**Task:**
Search the listing below for "inner". Copy each matching line.
* begin Data provided *
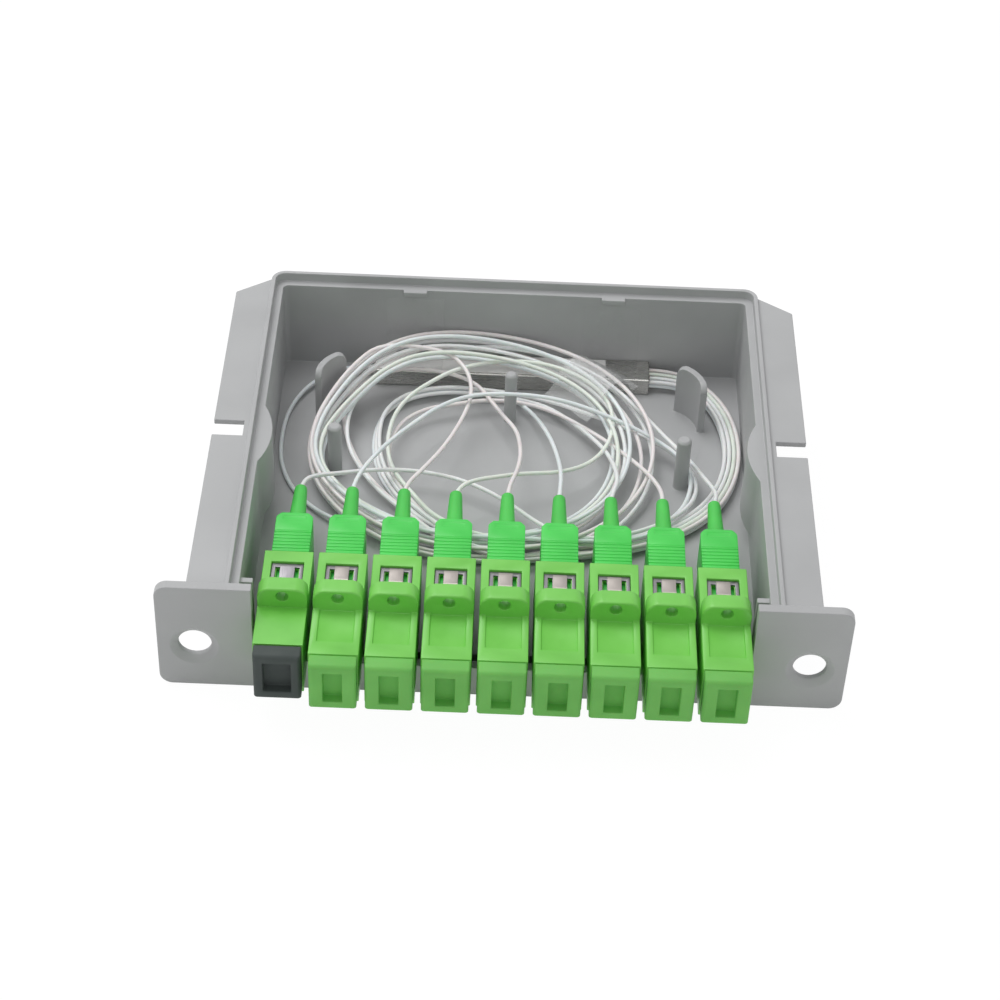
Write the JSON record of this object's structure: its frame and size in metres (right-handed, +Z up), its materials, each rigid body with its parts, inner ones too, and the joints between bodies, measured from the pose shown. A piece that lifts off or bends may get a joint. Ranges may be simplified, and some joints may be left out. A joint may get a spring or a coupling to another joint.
{
  "type": "plc fibre splitter",
  "caption": "Open card tray with a fibre splitter: capped adapters in the front panel, green connectors behind them, a coil of thin fibres and a slim steel splitter case.",
  "frame": {"origin": "middle of the tray's flat underside, half way from the panel's face to the tray's rear", "axes": "+X to the right along the panel, +Y from the panel to the tray's rear, +Z up out of the open tray"},
  "size_m": [0.13, 0.1132, 0.025],
  "materials": {
    "housing_grey": "satin moulded plastic",
    "adapter_green": "glossy, slightly yellow green",
    "cap_green": "satin, frosted face",
    "cap_black": "satin",
    "grip_green": "glossy emerald green",
    "boot_green": "satin soft rubber",
    "frame_green": "satin",
    "ceramic_white": "polished ceramic",
    "fibre_white": "smooth buffer",
    "case_steel": "bright rolled steel",
    "clip_steel": "stamped sheet",
    "adhesive": "cured adhesive",
    "label_white": "blank paper label",
    "clear_tape": "clear film",
    "chip_glass": "polished glass"
  },
  "bodies": {
    "module": {"housing": "housing_grey", "splitter_case": "case_steel", "case_seals": "adhesive", "case_label": "label_white", "wall_tapes": "clear_tape", "coil_tape": "clear_tape", "plc_chip": "chip_glass", "fibre_arrays": "chip_glass", "adapter_1": "adapter_green", "adapter_2": "adapter_green", "adapter_3": "adapter_green", "adapter_4": "adapter_green", "adapter_5": "adapter_green", "adapter_6": "adapter_green", "adapter_7": "adapter_green", "adapter_8": "adapter_green", "adapter_9": "adapter_green", "boot_1": "boot_green", "boot_2": "boot_green", "boot_3": "boot_green", "boot_4": "boot_green", "boot_5": "boot_green", "boot_6": "boot_green", "boot_7": "boot_green", "boot_8": "boot_green", "boot_9": "boot_green", "fibre_1": "fibre_white", "fibre_2": "fibre_white", "fibre_3": "fibre_white", "fibre_4": "fibre_white", "fibre_5": "fibre_white", "fibre_6": "fibre_white", "fibre_7": "fibre_white", "fibre_8": "fibre_white", "fibre_9": "fibre_white", "fibre_coil": "fibre_white", "fibre_bundle": "fibre_white", "fibre_input_tail": "fibre_white", "adapter_clips": "clip_steel", "plug_frames": "frame_green", "ferrules": "ceramic_white", "alignment_sleeves": "ceramic_white"},
    "cap_1": {"dust_cap_1": "cap_black"},
    "cap_2": {"dust_cap_2": "cap_green"},
    "cap_3": {"dust_cap_3": "cap_green"},
    "cap_4": {"dust_cap_4": "cap_green"},
    "cap_5": {"dust_cap_5": "cap_green"},
    "cap_6": {"dust_cap_6": "cap_green"},
    "cap_7": {"dust_cap_7": "cap_green"},
    "cap_8": {"dust_cap_8": "cap_green"},
    "cap_9": {"dust_cap_9": "cap_green"},
    "grip_1": {"plug_grip_1": "grip_green"},
    "grip_2": {"plug_grip_2": "grip_green"},
    "grip_3": {"plug_grip_3": "grip_green"},
    "grip_4": {"plug_grip_4": "grip_green"},
    "grip_5": {"plug_grip_5": "grip_green"},
    "grip_6": {"plug_grip_6": "grip_green"},
    "grip_7": {"plug_grip_7": "grip_green"},
    "grip_8": {"plug_grip_8": "grip_green"},
    "grip_9": {"plug_grip_9": "grip_green"}
  },
  "joints": [
    {"name": "cap_1_pull", "type": "slide", "parent": "module", "child": "cap_1", "axis": [0, -1, 0], "range_m": [0, 0.01]},
    {"name": "cap_2_pull", "type": "slide", "parent": "module", "child": "cap_2", "axis": [0, -1, 0], "range_m": [0, 0.01]},
    {"name": "cap_3_pull", "type": "slide", "parent": "module", "child": "cap_3", "axis": [0, -1, 0], "range_m": [0, 0.01]},
    {"name": "cap_4_pull", "type": "slide", "parent": "module", "child": "cap_4", "axis": [0, -1, 0], "range_m": [0, 0.01]},
    {"name": "cap_5_pull", "type": "slide", "parent": "module", "child": "cap_5", "axis": [0, -1, 0], "range_m": [0, 0.01]},
    {"name": "cap_6_pull", "type": "slide", "parent": "module", "child": "cap_6", "axis": [0, -1, 0], "range_m": [0, 0.01]},
    {"name": "cap_7_pull", "type": "slide", "parent": "module", "child": "cap_7", "axis": [0, -1, 0], "range_m": [0, 0.01]},
    {"name": "cap_8_pull", "type": "slide", "parent": "module", "child": "cap_8", "axis": [0, -1, 0], "range_m": [0, 0.01]},
    {"name": "cap_9_pull", "type": "slide", "parent": "module", "child": "cap_9", "axis": [0, -1, 0], "range_m": [0, 0.01]},
    {"name": "grip_1_pull", "type": "slide", "parent": "module", "child": "grip_1", "axis": [0, 1, 0], "range_m": [0, 0.0013]},
    {"name": "grip_2_pull", "type": "slide", "parent": "module", "child": "grip_2", "axis": [0, 1, 0], "range_m": [0, 0.0013]},
    {"name": "grip_3_pull", "type": "slide", "parent": "module", "child": "grip_3", "axis": [0, 1, 0], "range_m": [0, 0.0013]},
    {"name": "grip_4_pull", "type": "slide", "parent": "module", "child": "grip_4", "axis": [0, 1, 0], "range_m": [0, 0.0013]},
    {"name": "grip_5_pull", "type": "slide", "parent": "module", "child": "grip_5", "axis": [0, 1, 0], "range_m": [0, 0.0013]},
    {"name": "grip_6_pull", "type": "slide", "parent": "module", "child": "grip_6", "axis": [0, 1, 0], "range_m": [0, 0.0013]},
    {"name": "grip_7_pull", "type": "slide", "parent": "module", "child": "grip_7", "axis": [0, 1, 0], "range_m": [0, 0.0013]},
    {"name": "grip_8_pull", "type": "slide", "parent": "module", "child": "grip_8", "axis": [0, 1, 0], "range_m": [0, 0.0013]},
    {"name": "grip_9_pull", "type": "slide", "parent": "module", "child": "grip_9", "axis": [0, 1, 0], "range_m": [0, 0.0013]}
  ]
}
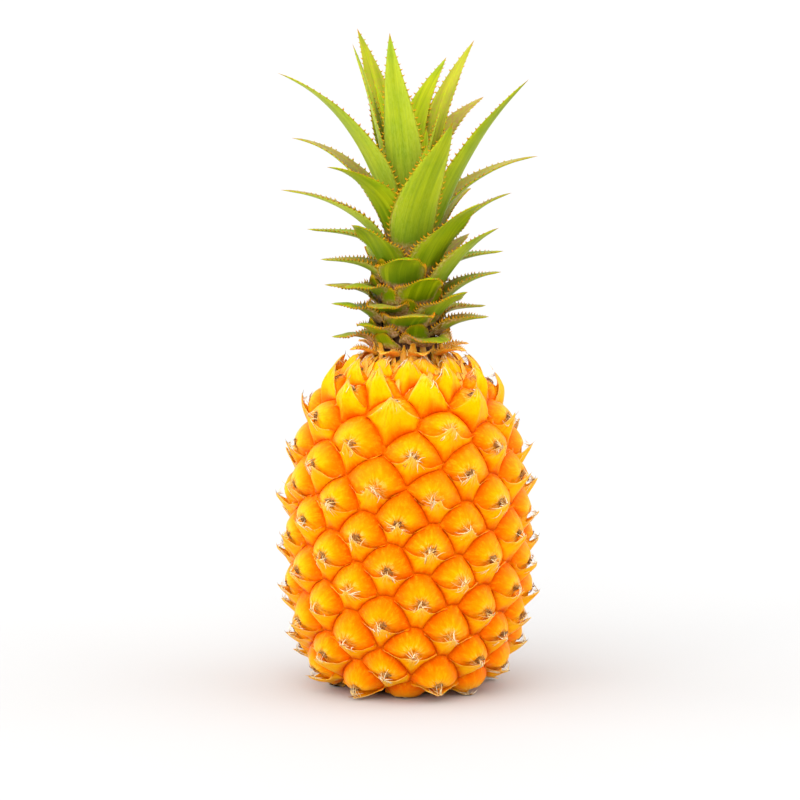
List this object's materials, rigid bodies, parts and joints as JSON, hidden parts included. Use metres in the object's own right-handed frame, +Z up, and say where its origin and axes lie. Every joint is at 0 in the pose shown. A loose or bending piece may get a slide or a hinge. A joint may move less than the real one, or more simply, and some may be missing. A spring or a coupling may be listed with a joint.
{
  "type": "pineapple",
  "caption": "Fresh pineapple: a barrel-shaped fruit of joined eyes with a spiny leaf crown, standing upright on its flattened base.",
  "frame": {"origin": "on the fruit's axis at the flat cut face of its stalk, level with the ground it stands on", "axes": "+Z up along the fruit's axis towards the crown; -Y is the front, +X is right seen from the front"},
  "size_m": [0.0985, 0.0973, 0.25],
  "materials": {
    "rind": "waxy, slightly glossy golden rind",
    "leaf": "satin waxy leaf",
    "dry_bract": "dry and papery",
    "stem": "dull fibrous stem",
    "cut_stalk": "dry cut fibres"
  },
  "bodies": {
    "root": {"fruit": "rind", "peduncle_stub": "cut_stalk", "crown_stem": "stem", "collar_bract_01": "dry_bract", "collar_bract_02": "dry_bract", "collar_bract_03": "dry_bract", "collar_bract_04": "dry_bract", "collar_bract_05": "dry_bract", "collar_bract_06": "dry_bract", "collar_bract_07": "dry_bract", "collar_bract_08": "dry_bract", "leaf_01": "leaf", "leaf_02": "leaf", "leaf_03": "leaf", "leaf_04": "leaf", "leaf_05": "leaf", "leaf_06": "leaf", "leaf_07": "leaf", "leaf_08": "leaf", "leaf_09": "leaf", "leaf_10": "leaf", "leaf_11": "leaf", "leaf_12": "leaf", "leaf_13": "leaf", "leaf_14": "leaf", "leaf_15": "leaf", "leaf_16": "leaf", "leaf_17": "leaf", "leaf_18": "leaf", "leaf_19": "leaf", "leaf_20": "leaf", "leaf_21": "leaf", "leaf_22": "leaf", "leaf_23": "leaf", "leaf_24": "leaf", "leaf_25": "leaf", "leaf_26": "leaf", "leaf_27": "leaf", "leaf_28": "leaf", "leaf_29": "leaf", "leaf_30": "leaf", "leaf_31": "leaf", "leaf_32": "leaf", "leaf_33": "leaf", "leaf_34": "leaf", "leaf_35": "leaf", "leaf_36": "leaf", "leaf_37": "leaf", "leaf_38": "leaf", "leaf_39": "leaf", "leaf_40": "leaf", "leaf_41": "leaf", "leaf_42": "leaf", "leaf_43": "leaf", "leaf_44": "leaf", "leaf_45": "leaf", "leaf_46": "leaf", "leaf_47": "leaf", "leaf_48": "leaf"}
  },
  "joints": []
}
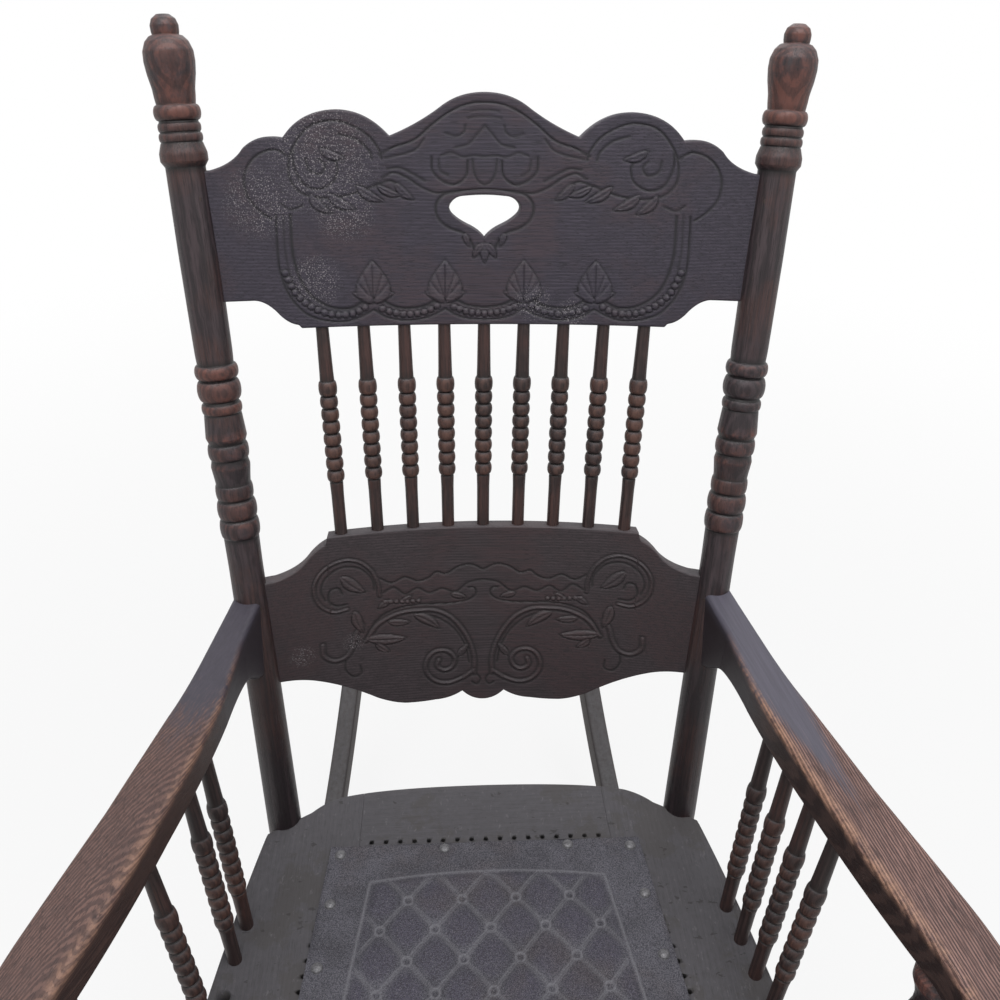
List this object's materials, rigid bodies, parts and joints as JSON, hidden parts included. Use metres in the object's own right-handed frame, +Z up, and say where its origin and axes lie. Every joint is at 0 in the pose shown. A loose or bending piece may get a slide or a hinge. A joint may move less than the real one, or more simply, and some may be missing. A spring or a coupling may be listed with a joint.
{
  "type": "rocking chair",
  "caption": "Armed wooden rocking chair on bent runners, with turned posts and spindles, pressed back boards and a nailed quilted leather seat.",
  "frame": {"origin": "on the floor, midway between the sides and midway between the front and rear tips of the runners, with the chair at rest", "axes": "+Z up, +Y towards the back of the chair, +X to the right as seen from the front"},
  "size_m": [0.622, 0.8978, 1.0771],
  "materials": {
    "back_posts": "dark oiled oak, turned, worn reddish on the beads",
    "crest_rail": "dark oak with pressed ornament, dusty in the hollows",
    "lower_back_slat": "dark oak with pressed ornament, dusty in the hollows",
    "back_spindles": "dark oak, worn reddish brown on the beads",
    "arms": "open-grained oak, worn brown along the inner edges",
    "arm_posts": "dark turned oak",
    "arm_spindles": "dark oak, worn reddish brown on the beads",
    "seat_boards": "matte grey-black oak under dust",
    "dowels": "plain dowel rod",
    "leather": "pressed quilted leather, dusty and dull",
    "nails": "dulled steel",
    "front_legs": "dark turned oak",
    "stretchers": "dark turned oak",
    "runners": "dark oak under dust, scuffed below",
    "screws": "dulled steel",
    "pins": "dark end grain"
  },
  "bodies": {
    "root": {"left_back_post": "back_posts", "right_back_post": "back_posts", "crest_rail": "crest_rail", "lower_back_slat": "lower_back_slat", "back_spindle_1": "back_spindles", "back_spindle_2": "back_spindles", "back_spindle_3": "back_spindles", "back_spindle_4": "back_spindles", "back_spindle_5": "back_spindles", "back_spindle_6": "back_spindles", "back_spindle_7": "back_spindles", "back_spindle_8": "back_spindles", "back_spindle_9": "back_spindles", "left_arm": "arms", "right_arm": "arms", "left_arm_post": "arm_posts", "right_arm_post": "arm_posts", "left_arm_spindle_1": "arm_spindles", "left_arm_spindle_2": "arm_spindles", "left_arm_spindle_4": "arm_spindles", "right_arm_spindle_1": "arm_spindles", "right_arm_spindle_2": "arm_spindles", "right_arm_spindle_3": "arm_spindles", "right_arm_spindle_4": "arm_spindles", "seat_rear_board": "seat_boards", "seat_front_board": "seat_boards", "seat_left_board": "seat_boards", "seat_right_board": "seat_boards", "seat_dowels": "dowels", "leather_border": "leather", "leather_quilt": "leather", "leather_nails": "nails", "left_front_leg": "front_legs", "right_front_leg": "front_legs", "front_stretcher_lower": "stretchers", "front_stretcher_upper": "stretchers", "rear_stretcher": "stretchers", "left_stretcher_lower": "stretchers", "left_stretcher_upper": "stretchers", "right_stretcher_lower": "stretchers", "right_stretcher_upper": "stretchers", "left_runner": "runners", "right_runner": "runners", "arm_screws": "screws", "seat_screws": "screws", "board_pins": "pins", "runner_pins": "pins"}
  },
  "joints": []
}
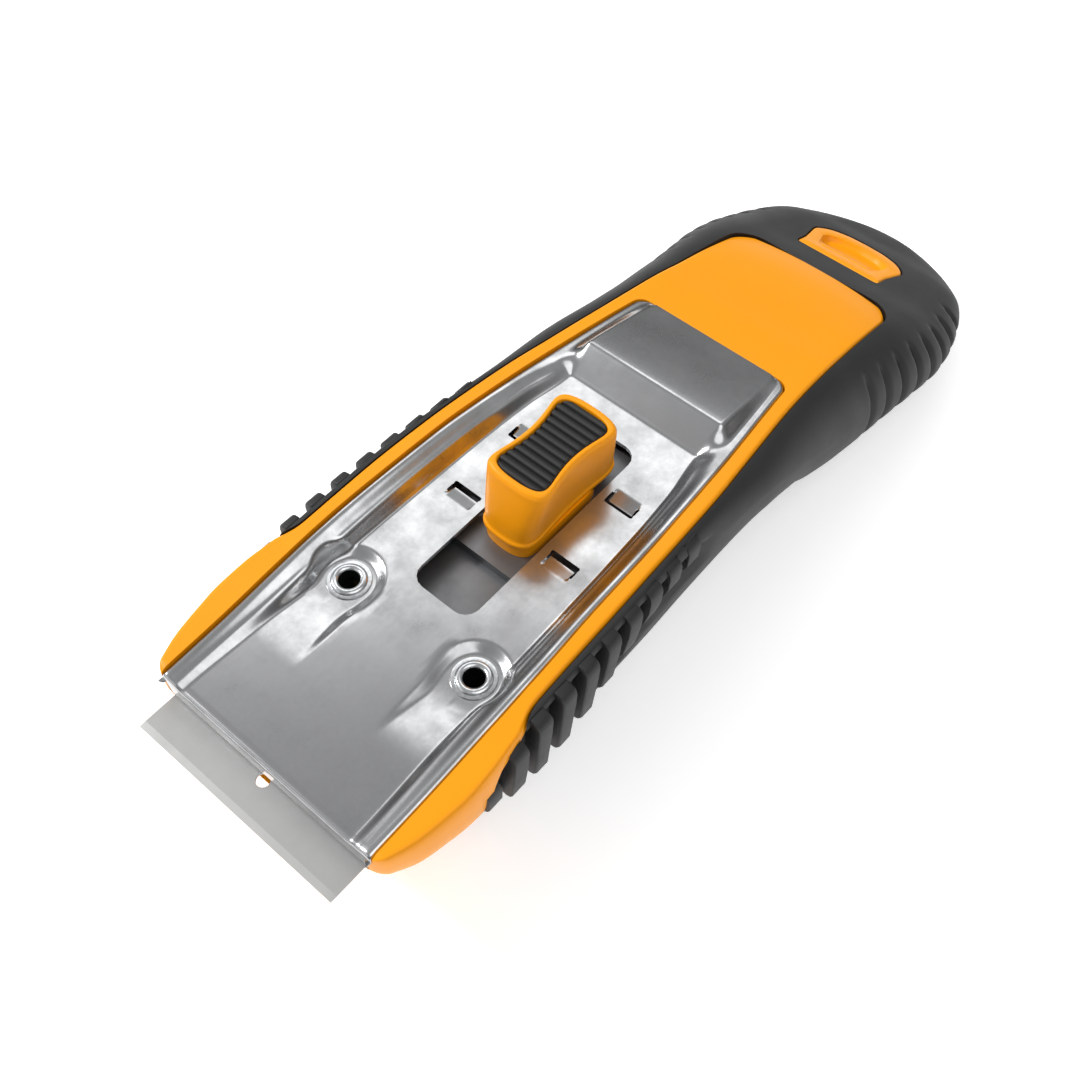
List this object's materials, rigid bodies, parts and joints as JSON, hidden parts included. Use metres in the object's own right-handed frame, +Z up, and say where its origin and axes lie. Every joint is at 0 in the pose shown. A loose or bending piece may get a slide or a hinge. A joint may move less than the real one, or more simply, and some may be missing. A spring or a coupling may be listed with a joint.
{
  "type": "razor blade scraper",
  "caption": "Hand scraper with a razor blade on a sliding carrier between steel plates, a thumb button, a soft finned grip and a hinged lid over a spare blade store.",
  "frame": {"origin": "centre of the overall box in X and Y, on the surface that the tool lies on", "axes": "+X forward to the cutting edge, +Y to the tool's left, +Z up, away from the surface it lies on"},
  "size_m": [0.1774, 0.0584, 0.041],
  "materials": {
    "yellow_plastic": "satin moulded, amber yellow",
    "black_rubber": "matt soft moulded",
    "dark_plastic": "matt moulded",
    "guide_plastic": "matt moulded, slippery",
    "polished_steel": "polished pressed sheet",
    "rolled_steel": "plain rolled sheet",
    "blade_steel": "matt ground strip",
    "fastener_steel": "bright zinc plated"
  },
  "bodies": {
    "handle": {"handle_frame": "yellow_plastic", "rubber_grip": "black_rubber", "grip_core": "dark_plastic", "cover_plate": "polished_steel", "base_plate": "rolled_steel", "left_spacer": "guide_plastic", "right_spacer": "guide_plastic", "eyelet_rivets": "polished_steel", "cartridge_screws": "fastener_steel", "housing_screws": "fastener_steel", "storage_tray": "dark_plastic", "spare_blades": "blade_steel", "lid_hinge_pin": "fastener_steel"},
    "blade_slide": {"blade": "blade_steel", "blade_pins": "fastener_steel", "blade_carrier": "rolled_steel", "slider_shoe": "guide_plastic", "shoe_rivets": "fastener_steel", "detent_spring": "fastener_steel", "thumb_button": "yellow_plastic", "button_pad": "black_rubber", "button_screws": "fastener_steel"},
    "lid": {"storage_lid": "yellow_plastic"}
  },
  "joints": [
    {"name": "blade_travel", "type": "slide", "parent": "handle", "child": "blade_slide", "axis": [1, 0, 0], "range_m": [-0.0075, 0.0135]},
    {"name": "lid_hinge", "type": "hinge", "parent": "handle", "child": "lid", "pos_m": [-0.06518, 0, 0.01394], "axis": [0, 1, 0], "range_deg": [0, 90]}
  ]
}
* end Data provided *
**Written answer:**
Write the JSON record of this object's structure: its frame and size in metres (right-handed, +Z up), its materials, each rigid body with its parts, inner ones too, and the joints between bodies, measured from the pose shown. A piece that lifts off or bends may get a joint. Ranges may be simplified, and some joints may be left out. A joint may get a spring or a coupling to another joint.
    "arms": "open-grained oak, worn brown along the inner edges",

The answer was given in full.